Итак, мы получаем следующий результат: Возможность априорного познания обусловлена видом соответствующего предмета познания. Одного только рассмотрения так-бытия, сопровождающегося заключением в скобки вопроса о действительности, еще недостаточно, чтобы привести к данности, делающей возможным абсолютно достоверное усматривающее постижение сущностно необходимых положений дел. Для этого требуется совершенно определенный вид так-бытия и данность такового, возможная только для этого вида так-бытия. Чтобы понять это различие в области так-бытия предметов – совершенно основополагающее для вопроса о виде возможного познания, – мы должны обратиться к различным основным типам так-бытия.
b) В целях прояснения вопроса об априорном и эмпирическом познании мы спрашиваем, далее, о степенях осмысленности единств так-бытия. Широкая градация осмысленности тотчас бросается в глаза, стоит нам только представить себе сущее в его неслыханном многообразии: любое сущее нечто есть единство, и его так-бытие должно как-то характеризоваться как единство. Есть два полюса, противоположных этому единству: 1) внутренне невозможное и, 2) полностью лишенное очертаний аморфное, хаотическое. Внутренне невозможное – либо нечто в себе противоречивое (деревянное железо, круглый четырехугольник и т. п.), либо бессмысленное (синее число, четырехугольная радость и т. п.) – есть противоположность единству, так как содержит несовместимые элементы, которые противятся объединению в единое целое.

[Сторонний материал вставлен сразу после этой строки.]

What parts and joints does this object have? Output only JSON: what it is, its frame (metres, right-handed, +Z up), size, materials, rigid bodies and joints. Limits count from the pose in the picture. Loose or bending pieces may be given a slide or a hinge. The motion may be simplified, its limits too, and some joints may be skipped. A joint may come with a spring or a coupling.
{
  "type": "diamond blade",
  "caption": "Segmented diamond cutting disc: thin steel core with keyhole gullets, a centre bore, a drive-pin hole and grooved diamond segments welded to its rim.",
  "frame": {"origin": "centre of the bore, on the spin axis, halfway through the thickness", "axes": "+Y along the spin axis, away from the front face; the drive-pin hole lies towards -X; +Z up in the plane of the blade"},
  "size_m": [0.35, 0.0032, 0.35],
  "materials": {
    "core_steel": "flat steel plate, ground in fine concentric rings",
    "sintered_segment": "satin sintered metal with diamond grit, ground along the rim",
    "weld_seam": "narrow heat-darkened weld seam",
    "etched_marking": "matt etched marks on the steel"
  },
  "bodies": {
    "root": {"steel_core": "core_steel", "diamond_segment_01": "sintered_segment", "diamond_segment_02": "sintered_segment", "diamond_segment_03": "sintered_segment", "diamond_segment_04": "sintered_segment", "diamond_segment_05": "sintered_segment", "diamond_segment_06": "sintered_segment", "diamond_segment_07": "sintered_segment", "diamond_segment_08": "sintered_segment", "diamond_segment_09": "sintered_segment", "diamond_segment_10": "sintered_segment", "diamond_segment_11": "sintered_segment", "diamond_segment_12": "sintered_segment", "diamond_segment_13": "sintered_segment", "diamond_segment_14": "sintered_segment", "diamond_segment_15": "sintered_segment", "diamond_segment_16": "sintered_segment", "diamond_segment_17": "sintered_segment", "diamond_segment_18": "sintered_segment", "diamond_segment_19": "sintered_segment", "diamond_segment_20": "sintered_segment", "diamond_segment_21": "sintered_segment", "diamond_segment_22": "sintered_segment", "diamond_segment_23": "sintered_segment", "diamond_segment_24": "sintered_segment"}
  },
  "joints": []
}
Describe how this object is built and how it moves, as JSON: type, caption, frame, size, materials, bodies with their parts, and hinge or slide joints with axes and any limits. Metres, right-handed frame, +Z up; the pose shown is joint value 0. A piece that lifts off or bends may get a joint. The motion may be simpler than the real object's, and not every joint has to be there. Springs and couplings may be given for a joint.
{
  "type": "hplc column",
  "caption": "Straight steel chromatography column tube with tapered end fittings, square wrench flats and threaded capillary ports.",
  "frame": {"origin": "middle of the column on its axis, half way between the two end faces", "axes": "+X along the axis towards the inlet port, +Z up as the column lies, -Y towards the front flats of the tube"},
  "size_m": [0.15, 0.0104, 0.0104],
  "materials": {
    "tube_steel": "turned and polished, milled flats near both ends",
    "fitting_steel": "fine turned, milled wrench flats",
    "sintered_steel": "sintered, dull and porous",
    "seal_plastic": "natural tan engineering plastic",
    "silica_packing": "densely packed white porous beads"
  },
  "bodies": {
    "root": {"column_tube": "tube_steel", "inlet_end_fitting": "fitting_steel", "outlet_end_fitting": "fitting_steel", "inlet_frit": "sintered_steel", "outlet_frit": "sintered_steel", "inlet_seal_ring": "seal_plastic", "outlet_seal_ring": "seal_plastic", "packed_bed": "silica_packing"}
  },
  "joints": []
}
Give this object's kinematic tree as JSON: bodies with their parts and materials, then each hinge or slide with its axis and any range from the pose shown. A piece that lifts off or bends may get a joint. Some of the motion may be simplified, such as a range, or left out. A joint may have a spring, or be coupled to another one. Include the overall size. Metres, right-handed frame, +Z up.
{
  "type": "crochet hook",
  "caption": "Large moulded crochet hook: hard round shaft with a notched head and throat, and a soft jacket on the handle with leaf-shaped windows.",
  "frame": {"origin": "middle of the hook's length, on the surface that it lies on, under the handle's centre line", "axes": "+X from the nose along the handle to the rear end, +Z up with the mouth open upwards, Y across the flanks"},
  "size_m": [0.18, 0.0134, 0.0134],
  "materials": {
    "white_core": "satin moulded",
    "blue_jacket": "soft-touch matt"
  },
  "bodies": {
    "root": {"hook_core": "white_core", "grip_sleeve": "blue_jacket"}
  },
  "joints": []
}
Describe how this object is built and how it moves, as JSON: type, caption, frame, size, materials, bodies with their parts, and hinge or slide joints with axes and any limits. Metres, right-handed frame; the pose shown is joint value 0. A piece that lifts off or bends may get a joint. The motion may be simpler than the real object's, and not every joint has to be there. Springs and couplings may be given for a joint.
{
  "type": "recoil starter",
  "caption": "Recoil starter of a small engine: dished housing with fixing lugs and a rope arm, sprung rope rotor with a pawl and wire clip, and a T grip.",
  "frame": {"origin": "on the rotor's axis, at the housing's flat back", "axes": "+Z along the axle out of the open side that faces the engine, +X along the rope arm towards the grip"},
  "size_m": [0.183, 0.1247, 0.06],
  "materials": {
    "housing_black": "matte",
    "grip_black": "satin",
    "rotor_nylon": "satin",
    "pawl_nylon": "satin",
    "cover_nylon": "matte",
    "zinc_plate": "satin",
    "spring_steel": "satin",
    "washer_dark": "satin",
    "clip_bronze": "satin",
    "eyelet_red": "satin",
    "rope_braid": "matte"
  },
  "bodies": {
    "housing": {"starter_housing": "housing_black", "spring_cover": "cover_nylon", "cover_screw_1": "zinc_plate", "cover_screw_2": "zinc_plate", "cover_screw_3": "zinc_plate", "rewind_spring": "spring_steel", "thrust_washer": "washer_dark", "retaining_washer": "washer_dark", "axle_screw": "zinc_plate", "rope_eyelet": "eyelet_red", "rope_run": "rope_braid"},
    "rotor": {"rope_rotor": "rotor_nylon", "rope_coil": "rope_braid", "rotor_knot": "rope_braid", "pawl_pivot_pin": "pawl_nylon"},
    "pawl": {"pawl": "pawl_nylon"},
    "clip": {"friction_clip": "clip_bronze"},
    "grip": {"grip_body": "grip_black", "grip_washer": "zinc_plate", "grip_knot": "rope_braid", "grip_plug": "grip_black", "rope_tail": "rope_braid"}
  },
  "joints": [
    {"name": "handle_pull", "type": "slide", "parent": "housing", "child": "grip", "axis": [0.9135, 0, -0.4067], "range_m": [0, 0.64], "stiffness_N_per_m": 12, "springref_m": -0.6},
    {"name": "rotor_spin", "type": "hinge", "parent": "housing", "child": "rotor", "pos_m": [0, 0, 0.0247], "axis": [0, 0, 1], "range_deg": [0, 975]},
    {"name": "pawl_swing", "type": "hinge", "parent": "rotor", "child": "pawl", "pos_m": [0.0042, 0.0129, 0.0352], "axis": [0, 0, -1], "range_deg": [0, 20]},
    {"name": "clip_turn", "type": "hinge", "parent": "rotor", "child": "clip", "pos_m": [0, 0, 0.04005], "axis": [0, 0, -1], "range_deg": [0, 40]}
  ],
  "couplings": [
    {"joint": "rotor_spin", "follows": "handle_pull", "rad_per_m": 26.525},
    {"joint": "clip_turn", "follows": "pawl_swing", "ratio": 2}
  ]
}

Эти начала суть отчетливое отрицание внутренней связанности единства, радикальная противоположность единству.
Восходя от этого отрицания вверх, мы хотим обнаружить для себя степени единства: от хаотического и лишь случайно единого к подлинному типу, а отсюда – к необходимому единству, которое воплощает подлинные «сущности», «идею».
I. Самая нижняя степень единства – это хаотическое и случайно единое.
Совершенно аморфное, хаотически перетекающее одно в другое противостоит единству не в отношении внутренней связанности элементов, а в отношении бытия как бытия «чего-то», в отношении выделенности из остального сущего. Это – конфликт словно бы со «внешней стороной» единства, тогда как внутренне невозможное идет наперекор «внутренней стороне» единства. Чем более безо́бразным, чем более бесформенным является что-либо, тем ближе оно к «μώ όν» [meon?] хаоса – вплоть до точки, где «нечто» вообще перестает быть. К внутренне невозможному от возможного ведет не линия убывающего смысла, – речь здесь идет о решительной альтернативе: возможно либо невозможно. Для того, что лежит в области невозможного, в пределах возможного нет таких различий, какие позволяли бы одному возможному казаться уподобленным невозможному как какому-то другому возможному.